TO BE DONE: Under this task are some entries; return every one of them exactly.

Records from a collection
+ + + +
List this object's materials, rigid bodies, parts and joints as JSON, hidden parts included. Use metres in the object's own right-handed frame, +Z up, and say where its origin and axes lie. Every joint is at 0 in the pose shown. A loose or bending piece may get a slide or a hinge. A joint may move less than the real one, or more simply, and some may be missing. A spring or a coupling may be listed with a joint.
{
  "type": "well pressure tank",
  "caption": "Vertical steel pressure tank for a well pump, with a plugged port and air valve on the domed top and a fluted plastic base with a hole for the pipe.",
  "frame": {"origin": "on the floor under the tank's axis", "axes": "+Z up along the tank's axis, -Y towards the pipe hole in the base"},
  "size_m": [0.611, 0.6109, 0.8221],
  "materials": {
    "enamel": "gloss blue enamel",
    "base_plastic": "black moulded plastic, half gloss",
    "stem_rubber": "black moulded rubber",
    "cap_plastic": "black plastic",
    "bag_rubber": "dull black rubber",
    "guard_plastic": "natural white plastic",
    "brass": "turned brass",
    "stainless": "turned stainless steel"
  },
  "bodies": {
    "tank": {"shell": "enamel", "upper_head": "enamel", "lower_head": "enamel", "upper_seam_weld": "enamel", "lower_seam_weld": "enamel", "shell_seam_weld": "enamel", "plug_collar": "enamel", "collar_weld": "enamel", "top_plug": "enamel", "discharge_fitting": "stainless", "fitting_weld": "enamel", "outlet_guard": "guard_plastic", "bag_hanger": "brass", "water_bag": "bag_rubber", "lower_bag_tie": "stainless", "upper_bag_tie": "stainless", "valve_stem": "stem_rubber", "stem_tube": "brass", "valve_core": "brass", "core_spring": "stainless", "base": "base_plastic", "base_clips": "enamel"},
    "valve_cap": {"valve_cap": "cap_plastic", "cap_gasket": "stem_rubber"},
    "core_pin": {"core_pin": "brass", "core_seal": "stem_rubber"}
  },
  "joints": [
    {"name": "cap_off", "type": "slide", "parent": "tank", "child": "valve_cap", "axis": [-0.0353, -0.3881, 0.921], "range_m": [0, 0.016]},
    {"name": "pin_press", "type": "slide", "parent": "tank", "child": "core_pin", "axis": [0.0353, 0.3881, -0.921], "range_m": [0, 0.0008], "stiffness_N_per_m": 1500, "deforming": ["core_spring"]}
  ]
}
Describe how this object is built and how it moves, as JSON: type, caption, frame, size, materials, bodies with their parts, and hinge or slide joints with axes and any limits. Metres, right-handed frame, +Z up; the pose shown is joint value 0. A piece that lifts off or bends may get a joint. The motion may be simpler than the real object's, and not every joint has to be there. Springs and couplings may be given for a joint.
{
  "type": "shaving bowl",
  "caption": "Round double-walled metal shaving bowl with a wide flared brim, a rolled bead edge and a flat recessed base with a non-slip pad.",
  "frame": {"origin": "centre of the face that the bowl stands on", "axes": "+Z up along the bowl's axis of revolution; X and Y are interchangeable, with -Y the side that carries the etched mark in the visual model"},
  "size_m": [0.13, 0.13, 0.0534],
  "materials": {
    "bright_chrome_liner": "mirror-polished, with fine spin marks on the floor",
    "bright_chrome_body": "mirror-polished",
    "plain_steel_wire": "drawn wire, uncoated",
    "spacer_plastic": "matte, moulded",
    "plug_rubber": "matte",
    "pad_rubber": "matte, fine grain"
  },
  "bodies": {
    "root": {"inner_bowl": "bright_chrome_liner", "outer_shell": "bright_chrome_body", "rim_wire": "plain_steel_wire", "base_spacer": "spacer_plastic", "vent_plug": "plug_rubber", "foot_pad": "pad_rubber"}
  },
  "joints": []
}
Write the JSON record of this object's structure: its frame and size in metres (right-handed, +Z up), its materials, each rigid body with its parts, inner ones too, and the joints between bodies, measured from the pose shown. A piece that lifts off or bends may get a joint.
+ + + +
ANSWER FOR THE TASK:
List this object's materials, rigid bodies, parts and joints as JSON, hidden parts included. Use metres in the object's own right-handed frame, +Z up, and say where its origin and axes lie. Every joint is at 0 in the pose shown. A loose or bending piece may get a slide or a hinge. A joint may move less than the real one, or more simply, and some may be missing. A spring or a coupling may be listed with a joint.
{
  "type": "well pressure tank",
  "caption": "Vertical steel pressure tank for a well pump, with a plugged port and air valve on the domed top and a fluted plastic base with a hole for the pipe.",
  "frame": {"origin": "on the floor under the tank's axis", "axes": "+Z up along the tank's axis, -Y towards the pipe hole in the base"},
  "size_m": [0.611, 0.6109, 0.8221],
  "materials": {
    "enamel": "gloss blue enamel",
    "base_plastic": "black moulded plastic, half gloss",
    "stem_rubber": "black moulded rubber",
    "cap_plastic": "black plastic",
    "bag_rubber": "dull black rubber",
    "guard_plastic": "natural white plastic",
    "brass": "turned brass",
    "stainless": "turned stainless steel"
  },
  "bodies": {
    "tank": {"shell": "enamel", "upper_head": "enamel", "lower_head": "enamel", "upper_seam_weld": "enamel", "lower_seam_weld": "enamel", "shell_seam_weld": "enamel", "plug_collar": "enamel", "collar_weld": "enamel", "top_plug": "enamel", "discharge_fitting": "stainless", "fitting_weld": "enamel", "outlet_guard": "guard_plastic", "bag_hanger": "brass", "water_bag": "bag_rubber", "lower_bag_tie": "stainless", "upper_bag_tie": "stainless", "valve_stem": "stem_rubber", "stem_tube": "brass", "valve_core": "brass", "core_spring": "stainless", "base": "base_plastic", "base_clips": "enamel"},
    "valve_cap": {"valve_cap": "cap_plastic", "cap_gasket": "stem_rubber"},
    "core_pin": {"core_pin": "brass", "core_seal": "stem_rubber"}
  },
  "joints": [
    {"name": "cap_off", "type": "slide", "parent": "tank", "child": "valve_cap", "axis": [-0.0353, -0.3881, 0.921], "range_m": [0, 0.016]},
    {"name": "pin_press", "type": "slide", "parent": "tank", "child": "core_pin", "axis": [0.0353, 0.3881, -0.921], "range_m": [0, 0.0008], "stiffness_N_per_m": 1500, "deforming": ["core_spring"]}
  ]
}
Describe how this object is built and how it moves, as JSON: type, caption, frame, size, materials, bodies with their parts, and hinge or slide joints with axes and any limits. Metres, right-handed frame, +Z up; the pose shown is joint value 0. A piece that lifts off or bends may get a joint. The motion may be simpler than the real object's, and not every joint has to be there. Springs and couplings may be given for a joint.
{
  "type": "shaving bowl",
  "caption": "Round double-walled metal shaving bowl with a wide flared brim, a rolled bead edge and a flat recessed base with a non-slip pad.",
  "frame": {"origin": "centre of the face that the bowl stands on", "axes": "+Z up along the bowl's axis of revolution; X and Y are interchangeable, with -Y the side that carries the etched mark in the visual model"},
  "size_m": [0.13, 0.13, 0.0534],
  "materials": {
    "bright_chrome_liner": "mirror-polished, with fine spin marks on the floor",
    "bright_chrome_body": "mirror-polished",
    "plain_steel_wire": "drawn wire, uncoated",
    "spacer_plastic": "matte, moulded",
    "plug_rubber": "matte",
    "pad_rubber": "matte, fine grain"
  },
  "bodies": {
    "root": {"inner_bowl": "bright_chrome_liner", "outer_shell": "bright_chrome_body", "rim_wire": "plain_steel_wire", "base_spacer": "spacer_plastic", "vent_plug": "plug_rubber", "foot_pad": "pad_rubber"}
  },
  "joints": []
}
Write the JSON record of this object's structure: its frame and size in metres (right-handed, +Z up), its materials, each rigid body with its parts, inner ones too, and the joints between bodies, measured from the pose shown. A piece that lifts off or bends may get a joint.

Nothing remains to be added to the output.